The Berlin Wall collapsed 35 years ago, and Putin has been either president or prime minister of Russia for the last 25 of those years. His own media lessons came from the leader of Russia’s 1917 Communist Revolution: Vladimir Lenin, who famously said, “Ideas are more dangerous than bullets.”
Today Russian journalists are banned from calling the Ukraine conflict a war or an invasion. They also risk 15 years in prison for spreading what Putin considers “fake news.”
Although technically the old empire is gone, Putin still pulls strings across the former Soviet states. Working for a non-governmental organization as I did across Russia and Central Asia, we often hired local workers as support staff. Today Russia and its satellites (Yes, countries surrounding Russia that remain under its influence are still satellites, even if the USSR is no more) have passed new laws saying any local worker accepting pay from an NGO that brings outside money into Russia must first declare themselves a “foreign agent.”
Since NGO funding routinely comes from outside Russia, if you take your weekly pay you will carry the self-professed tag of foreign agent. A 21st century Scarlet Letter, if you will, making a local journalist or even the janitor who sweeps the newsroom an easy target for arrest.
The thought of a government-orchestrated media control enrages me. There is nothing more integral to a functioning democracy than an independent media.
My father fought in two wars, in Europe and in Korea, defending democracy. To not stand for his sacrifices would be an insult to his memory.
In the beginning
Hired by Internews, a California-based NGO, I moved from Wisconsin to Kazakhstan in 1999. My job was to teach journalists from Kazakhstan, Kyrgyzstan, Uzbekistan and Tajikistan to do fact-based reporting instead of parroting government-controlled state propaganda.
But even in the post-USSR, interference was common. In Uzbekistan, one station was ordered to put jail bars up to protect from terrorist threats. The next day safety inspectors ordered the bars taken down as a fire hazard. The ping pong harassment of up and then down continued for weeks.
A station manager might get a call from a governor, the mayor or anyone who had the illusion of power and be told to bench a reporter for a few weeks because he or she seemed “tired” on the air.
If the power brokers didn’t like the news, your spouse would lose their job. Your children might be suspended from university. Tax audits were routine. Every day was a battle between what the government and journalists considered news. If a story upset local leadership, the list of potential violations was long and often imaginary.
The most insidious type of censorship was the media’s own self-censorship. Most news organizations would simply ignore stories they knew would upset the government. Without lifting a finger it meant the government would win, because critical stories would never see the light of day.

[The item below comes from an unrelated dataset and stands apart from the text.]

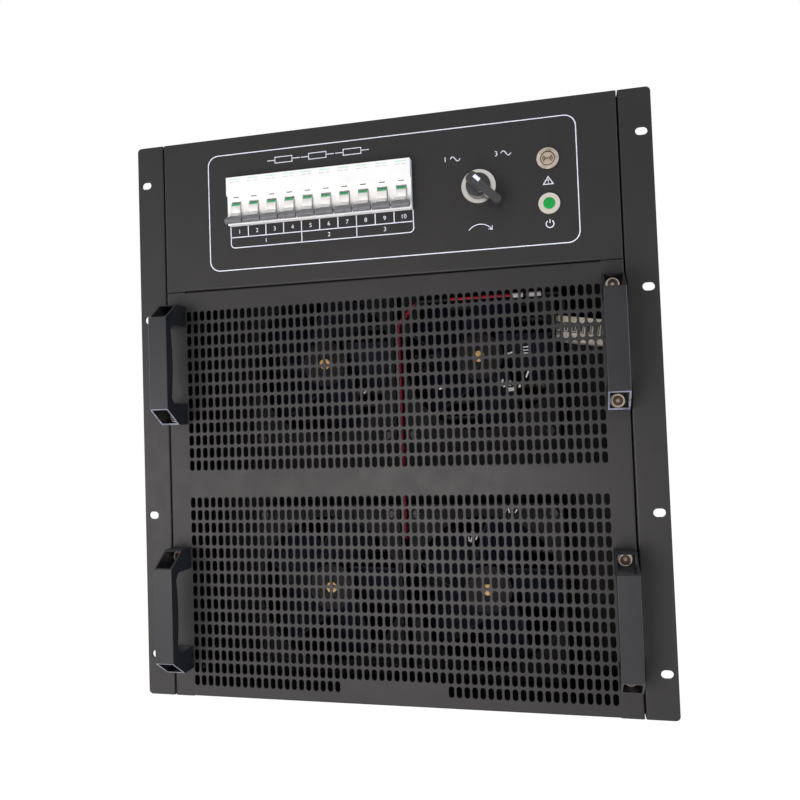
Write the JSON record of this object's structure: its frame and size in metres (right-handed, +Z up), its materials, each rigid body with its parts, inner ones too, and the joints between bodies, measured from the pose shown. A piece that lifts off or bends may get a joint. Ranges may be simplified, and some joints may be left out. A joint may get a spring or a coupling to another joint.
{
  "type": "generator load bank",
  "caption": "Rack-mount resistive load bank: slotted front grille, folded handles, breaker row, selector, alarm and lamp, with axial fans and heater elements behind.",
  "frame": {"origin": "centre of the footprint at the base, z = 0 on the underside", "axes": "+Z up, front panel faces -Y, +X to the right seen from the front"},
  "size_m": [0.4826, 0.6576, 0.5326],
  "materials": {
    "charcoal_paint": "satin powder coat",
    "handle_paint": "satin powder coat",
    "zinc_steel": "zinc plated",
    "nickel_screws": "nickel plated",
    "satin_metal": "satin",
    "breaker_white": "satin",
    "toggle_grey": "satin",
    "knob_dark": "satin",
    "lens_green": "gloss",
    "fan_black": "satin",
    "blade_grey": "satin",
    "heater_steel": "heat stained",
    "black_plastic": "satin",
    "contactor_grey": "satin",
    "terminal_cream": "satin",
    "wire_red": "satin",
    "tie_white": "satin",
    "stud_brass": "satin"
  },
  "bodies": {
    "chassis": {"side_panel_left": "charcoal_paint", "side_panel_right": "charcoal_paint", "top_cover": "charcoal_paint", "base_tray": "charcoal_paint", "rear_panel": "charcoal_paint", "control_panel": "charcoal_paint", "grille_panel": "charcoal_paint", "handle_upper_left": "handle_paint", "handle_upper_right": "handle_paint", "handle_lower_left": "handle_paint", "handle_lower_right": "handle_paint", "handle_screws": "nickel_screws", "handle_washers": "nickel_screws", "breaker_case_01": "breaker_white", "breaker_case_02": "breaker_white", "breaker_case_03": "breaker_white", "breaker_case_04": "breaker_white", "breaker_case_05": "breaker_white", "breaker_case_06": "breaker_white", "breaker_case_07": "breaker_white", "breaker_case_08": "breaker_white", "breaker_case_09": "breaker_white", "breaker_case_10": "breaker_white", "din_rail": "zinc_steel", "selector_bezel": "satin_metal", "selector_contact_block": "black_plastic", "control_locknuts": "zinc_steel", "fault_buzzer": "satin_metal", "power_lamp_bezel": "satin_metal", "power_lamp_lens": "lens_green", "fan_plate": "fan_black", "fan_frames": "fan_black", "fan_screws": "zinc_steel", "heater_phase_1": "heater_steel", "heater_phase_2": "heater_steel", "heater_phase_3": "heater_steel", "heater_racks": "zinc_steel", "contactors": "contactor_grey", "terminal_block": "terminal_cream", "terminal_bracket": "fan_black", "wire_harness": "wire_red", "cable_ties": "tie_white", "cable_gland": "black_plastic", "earth_stud": "stud_brass", "cover_screws": "zinc_steel"},
    "toggle_01": {"breaker_toggle_01": "toggle_grey"},
    "toggle_02": {"breaker_toggle_02": "toggle_grey"},
    "toggle_03": {"breaker_toggle_03": "toggle_grey"},
    "toggle_04": {"breaker_toggle_04": "toggle_grey"},
    "toggle_05": {"breaker_toggle_05": "toggle_grey"},
    "toggle_06": {"breaker_toggle_06": "toggle_grey"},
    "toggle_07": {"breaker_toggle_07": "toggle_grey"},
    "toggle_08": {"breaker_toggle_08": "toggle_grey"},
    "toggle_09": {"breaker_toggle_09": "toggle_grey"},
    "toggle_10": {"breaker_toggle_10": "toggle_grey"},
    "selector": {"selector_knob": "knob_dark"},
    "impeller_1": {"fan_impeller_1": "blade_grey"},
    "impeller_2": {"fan_impeller_2": "blade_grey"},
    "impeller_3": {"fan_impeller_3": "blade_grey"},
    "impeller_4": {"fan_impeller_4": "blade_grey"}
  },
  "joints": [
    {"name": "breaker_01_switch", "type": "hinge", "parent": "chassis", "child": "toggle_01", "pos_m": [-0.13561, -0.2892, 0.4601], "axis": [-1, 0, 0], "range_deg": [0, 75]},
    {"name": "breaker_02_switch", "type": "hinge", "parent": "chassis", "child": "toggle_02", "pos_m": [-0.11783, -0.2892, 0.4601], "axis": [-1, 0, 0], "range_deg": [0, 75]},
    {"name": "breaker_03_switch", "type": "hinge", "parent": "chassis", "child": "toggle_03", "pos_m": [-0.10005, -0.2892, 0.4601], "axis": [-1, 0, 0], "range_deg": [0, 75]},
    {"name": "breaker_04_switch", "type": "hinge", "parent": "chassis", "child": "toggle_04", "pos_m": [-0.08227, -0.2892, 0.4601], "axis": [-1, 0, 0], "range_deg": [0, 75]},
    {"name": "breaker_05_switch", "type": "hinge", "parent": "chassis", "child": "toggle_05", "pos_m": [-0.06449, -0.2892, 0.4601], "axis": [-1, 0, 0], "range_deg": [0, 75]},
    {"name": "breaker_06_switch", "type": "hinge", "parent": "chassis", "child": "toggle_06", "pos_m": [-0.04671, -0.2892, 0.4601], "axis": [-1, 0, 0], "range_deg": [0, 75]},
    {"name": "breaker_07_switch", "type": "hinge", "parent": "chassis", "child": "toggle_07", "pos_m": [-0.02893, -0.2892, 0.4601], "axis": [-1, 0, 0], "range_deg": [0, 75]},
    {"name": "breaker_08_switch", "type": "hinge", "parent": "chassis", "child": "toggle_08", "pos_m": [-0.01115, -0.2892, 0.4601], "axis": [-1, 0, 0], "range_deg": [0, 75]},
    {"name": "breaker_09_switch", "type": "hinge", "parent": "chassis", "child": "toggle_09", "pos_m": [0.00663, -0.2892, 0.4601], "axis": [-1, 0, 0], "range_deg": [0, 75]},
    {"name": "breaker_10_switch", "type": "hinge", "parent": "chassis", "child": "toggle_10", "pos_m": [0.02441, -0.2892, 0.4601], "axis": [-1, 0, 0], "range_deg": [0, 75]},
    {"name": "selector_turn", "type": "hinge", "parent": "chassis", "child": "selector", "pos_m": [0.0934, -0.2872, 0.4606], "axis": [0, 1, 0], "range_deg": [0, 90]},
    {"name": "fan_1_spin", "type": "hinge", "parent": "chassis", "child": "impeller_1", "pos_m": [-0.079, -0.1872, 0.3158], "axis": [0, 1, 0], "continuous": true},
    {"name": "fan_2_spin", "type": "hinge", "parent": "chassis", "child": "impeller_2", "pos_m": [0.079, -0.1872, 0.3158], "axis": [0, 1, 0], "continuous": true},
    {"name": "fan_3_spin", "type": "hinge", "parent": "chassis", "child": "impeller_3", "pos_m": [-0.079, -0.1872, 0.088], "axis": [0, 1, 0], "continuous": true},
    {"name": "fan_4_spin", "type": "hinge", "parent": "chassis", "child": "impeller_4", "pos_m": [0.079, -0.1872, 0.088], "axis": [0, 1, 0], "continuous": true}
  ]
}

Some situations had the air of the ridiculous — a Laurel and Hardy feature — but nevertheless, they point to the larger issue: Trump, like Putin, likely doesn’t need to invent a new army (remember the Space Force?) to throw his weight around. All it takes are MAGA loyalists with shiny badges to harass immigrants, chase protestors or try to stop the media.
Give them a gun and they are instantly convinced of their own power.
My own case in point:
One spring day my boss, Eric Johnson, a fellow Midwesterner, and I set out to visit some remote broadcast stations in the region. For a week we traveled the same Silk Road Marco Polo had centuries ago.
Our first sign of trouble was when we tried to cross the border between Uzbekistan and Tajikistan. Under the old Soviet Union we would have needed a transit visa to cross the border, but no longer. When we tried to drive across the border, however, the guys with the guns said, “not so fast.”
The Tajik border police insisted the visa was still necessary. We had the choice of paying or being arrested.
Despite a passionate argument by Eric, the one fluent in Russian, we lost. We were right, but the Tajiks had the guns. On the other hand, we had a car: We ended up driving the two guards, at their insistence, back to the jail so we could be locked up.
At the jail the border police had a courtroom of sorts. I wasn’t allowed to attend our hearing because I couldn’t speak Russian. Instead, they locked me into the commander’s empty office.
Imagine the look on his face finding a foreigner in his office. In a moment of unexpected kindness, he flipped on an ancient television and we passed the time watching cartoons.
Eventually Eric came back to the office grinning. We were free to go, but only because a local judge who knew that the visa law had been eliminated insisted on abiding by the country’s new rules. I am well aware that only this one honest man kept us out of jail.
And for the final act in this nonsensical drama? They asked and we gave the border guards a ride back to their post so they didn’t have to walk.
A final thought
Could censorship happen here? In some ways it’s already started. Last November major newspapers pulled routine political endorsements just before Election Day.
Trump screams bias if the media criticizes him instead of singing his praises; some less-than-stellar media dropped the traditional editorials to avoid potential legal threats, or perhaps just the fear of losing access to the incoming administration. In the end, when the voice of a community — the media — goes silent, viewers and readers lose yet another source of information.
A Washington Post or 60 Minutes may have the resources to fight the federal government, but local news outlets can’t. At some point, the cost of battling administration lawyers with bottomless pockets becomes financially pointless.
Battles that could cost each of us a piece of our freedom, one story at a time.